EXERCISE :: Copy each line exactly.
□ □ □ □ □
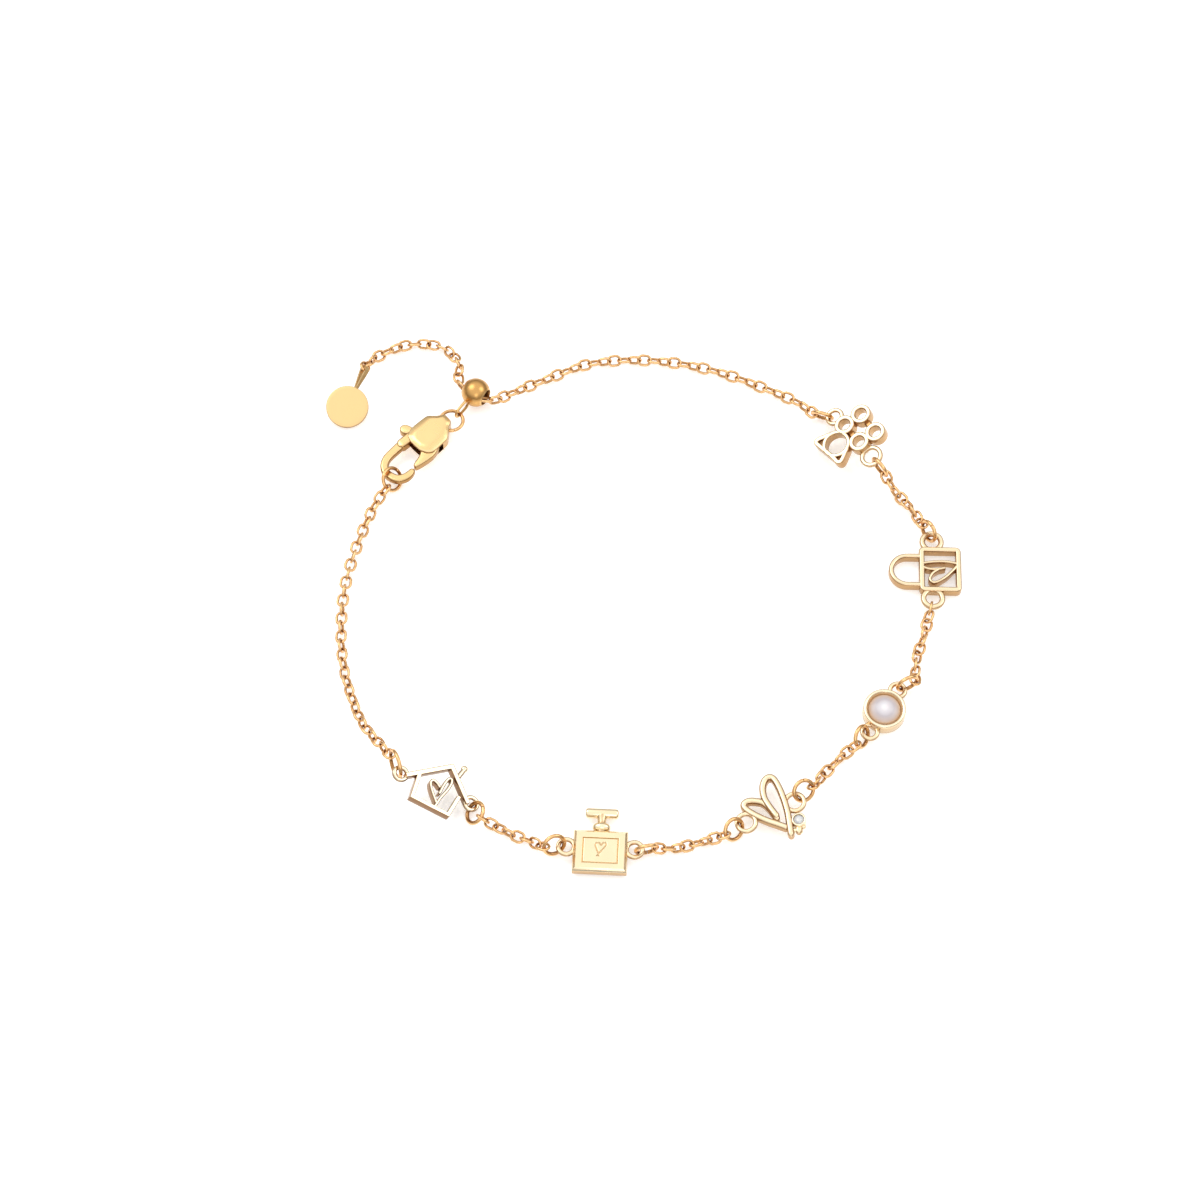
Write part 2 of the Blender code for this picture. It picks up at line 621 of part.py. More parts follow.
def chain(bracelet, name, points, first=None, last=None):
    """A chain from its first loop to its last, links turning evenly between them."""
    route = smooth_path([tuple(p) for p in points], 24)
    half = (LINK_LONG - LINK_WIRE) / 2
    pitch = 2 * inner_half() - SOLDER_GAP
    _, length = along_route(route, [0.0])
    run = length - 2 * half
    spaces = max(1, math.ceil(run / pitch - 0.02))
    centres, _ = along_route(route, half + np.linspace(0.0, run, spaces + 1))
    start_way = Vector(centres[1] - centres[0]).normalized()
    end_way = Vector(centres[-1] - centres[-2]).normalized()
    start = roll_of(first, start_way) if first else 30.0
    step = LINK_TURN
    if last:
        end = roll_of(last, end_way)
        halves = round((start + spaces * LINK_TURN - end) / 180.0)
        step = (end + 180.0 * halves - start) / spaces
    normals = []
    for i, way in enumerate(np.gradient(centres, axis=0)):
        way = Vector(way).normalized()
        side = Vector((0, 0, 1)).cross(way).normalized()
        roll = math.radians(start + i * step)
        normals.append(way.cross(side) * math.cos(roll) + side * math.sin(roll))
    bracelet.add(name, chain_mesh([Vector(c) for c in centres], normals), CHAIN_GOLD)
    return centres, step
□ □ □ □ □
ANSWER ::
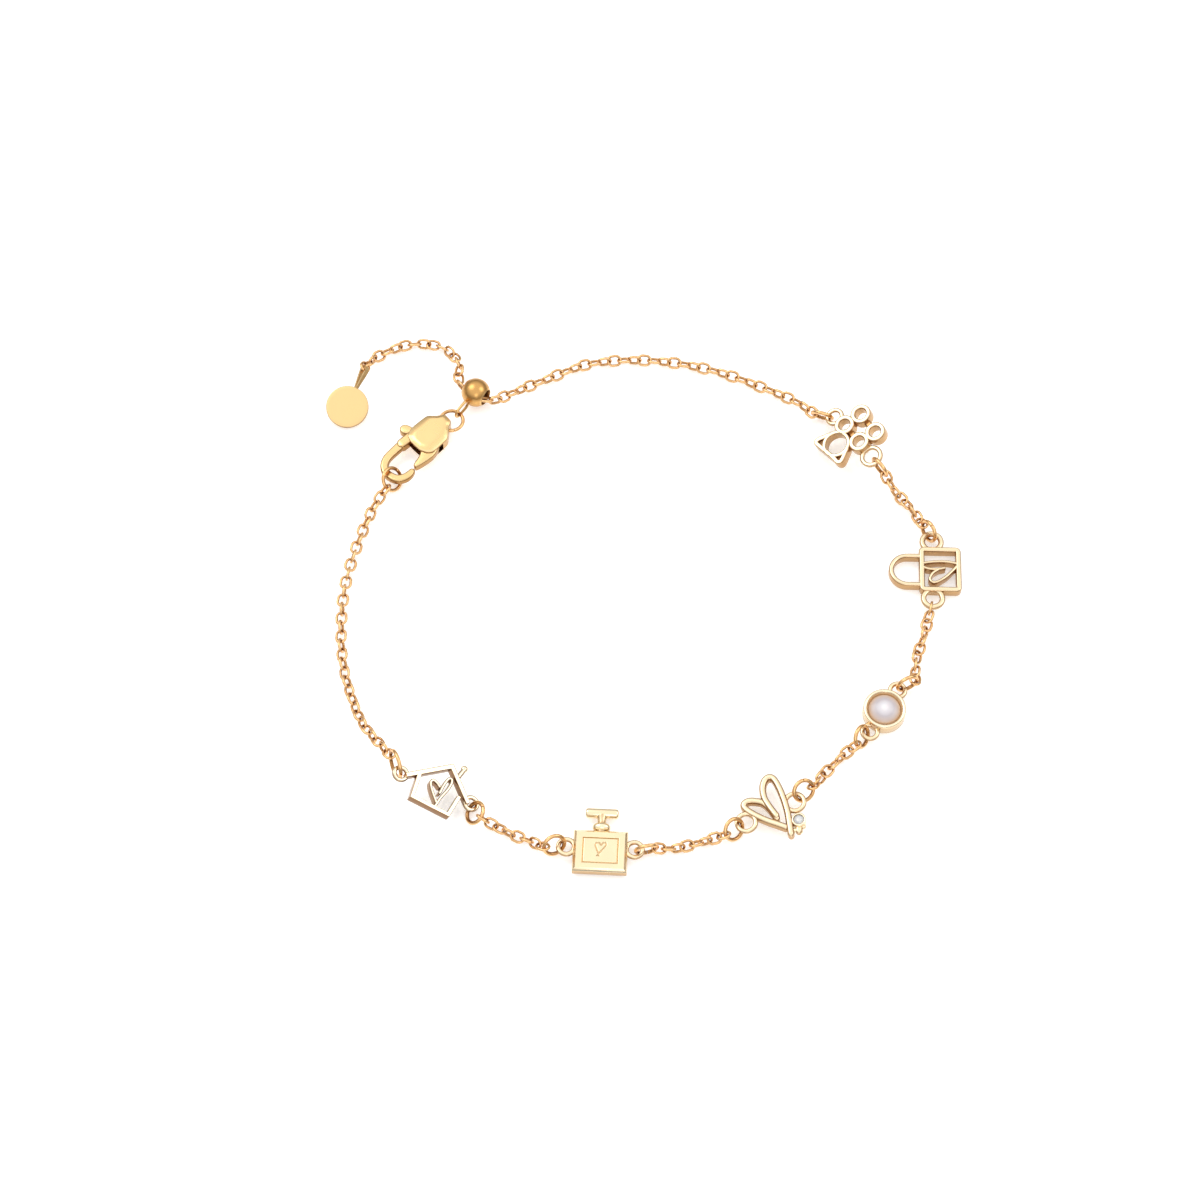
Write part 2 of the Blender code for this picture. It picks up at line 621 of part.py. More parts follow.
def chain(bracelet, name, points, first=None, last=None):
    """A chain from its first loop to its last, links turning evenly between them."""
    route = smooth_path([tuple(p) for p in points], 24)
    half = (LINK_LONG - LINK_WIRE) / 2
    pitch = 2 * inner_half() - SOLDER_GAP
    _, length = along_route(route, [0.0])
    run = length - 2 * half
    spaces = max(1, math.ceil(run / pitch - 0.02))
    centres, _ = along_route(route, half + np.linspace(0.0, run, spaces + 1))
    start_way = Vector(centres[1] - centres[0]).normalized()
    end_way = Vector(centres[-1] - centres[-2]).normalized()
    start = roll_of(first, start_way) if first else 30.0
    step = LINK_TURN
    if last:
        end = roll_of(last, end_way)
        halves = round((start + spaces * LINK_TURN - end) / 180.0)
        step = (end + 180.0 * halves - start) / spaces
    normals = []
    for i, way in enumerate(np.gradient(centres, axis=0)):
        way = Vector(way).normalized()
        side = Vector((0, 0, 1)).cross(way).normalized()
        roll = math.radians(start + i * step)
        normals.append(way.cross(side) * math.cos(roll) + side * math.sin(roll))
    bracelet.add(name, chain_mesh([Vector(c) for c in centres], normals), CHAIN_GOLD)
    return centres, step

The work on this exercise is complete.